2. The Ten O’Clock People

The Ten O’Clock People is a well-written urban tale that is similar to John Carpenter’s They Live. That isn’t a bad thing, of course, and the story is great fun to read. King takes an oddball premise and makes it into something eerie and uncanny, and it works surprisingly well. 

1. The Moving Finger

Sometimes, all you need is one incredibly weird idea. For this unexpected masterpiece of storytelling, King did exactly that, and ran with it. Featuring an unexplained, infinitely long finger that extends from the drain in an ordinary bathroom sink, absolute havoc is wreaked upon our main character. It is utter perfection to read. The idea of a disgustingly long finger reaching from a sink drain is so simple and yet so terrifying, and King manages to keep it funny, too. King isn’t known for his comedy but this is an absolutely hilarious tale, a slapstick (or rather splatstick) story filled with twists and turns.

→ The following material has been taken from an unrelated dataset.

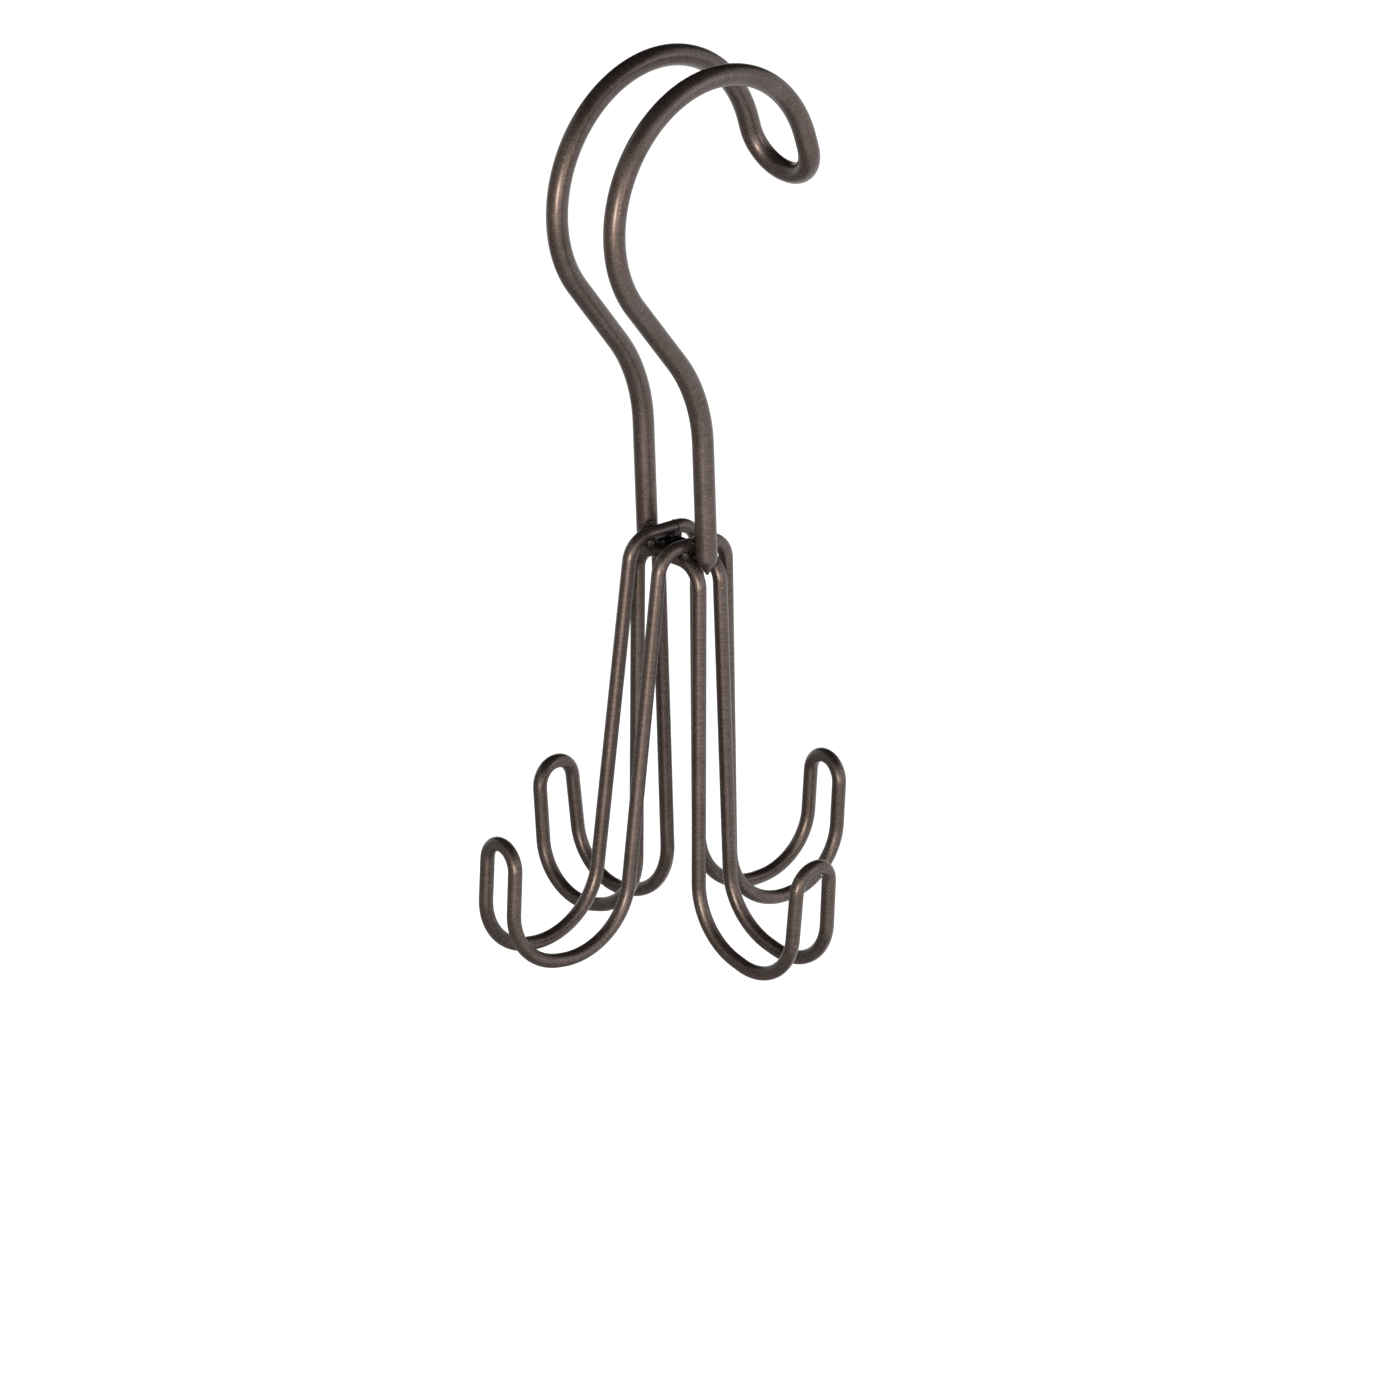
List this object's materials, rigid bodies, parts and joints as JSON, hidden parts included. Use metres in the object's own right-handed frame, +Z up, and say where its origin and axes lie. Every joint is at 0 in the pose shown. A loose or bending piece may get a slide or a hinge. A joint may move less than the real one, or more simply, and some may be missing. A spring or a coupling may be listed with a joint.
{
  "type": "tie hanger",
  "caption": "Bent steel wire hanger: a doubled rod hook over a crown of crossed, welded wire rings whose ends turn up as long accessory hooks.",
  "frame": {"origin": "highest point inside the rod hook's arch, midway between its two runs, where the closet rod carries it", "axes": "+Z up; +Y along the closet rod; +X towards the open mouth of the rod hook"},
  "size_m": [0.1191, 0.1045, 0.2577],
  "materials": {
    "bronze_wire": "satin dark bronze lacquer on steel wire",
    "weld_metal": "weld metal under the same satin dark bronze lacquer"
  },
  "bodies": {
    "root": {"rod_hook": "bronze_wire", "upper_ring": "bronze_wire", "lower_ring": "bronze_wire", "crossing_welds": "weld_metal", "hook_welds": "weld_metal", "ring_seams": "weld_metal"}
  },
  "joints": []
}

As you read on, both horrified and extremely entertained, the battle rages on; man versus finger. Who will win? You have to read to find out! 

Overall, Nightmares and Dreamscapes is nothing compared to the masterpieces of Night Shift or Different Seasons, or even the solid storytelling of Skeleton Crew. But it’s still fun to read since the stories are so short that if you get bored with one story, you can just pass on over to the next one in no time.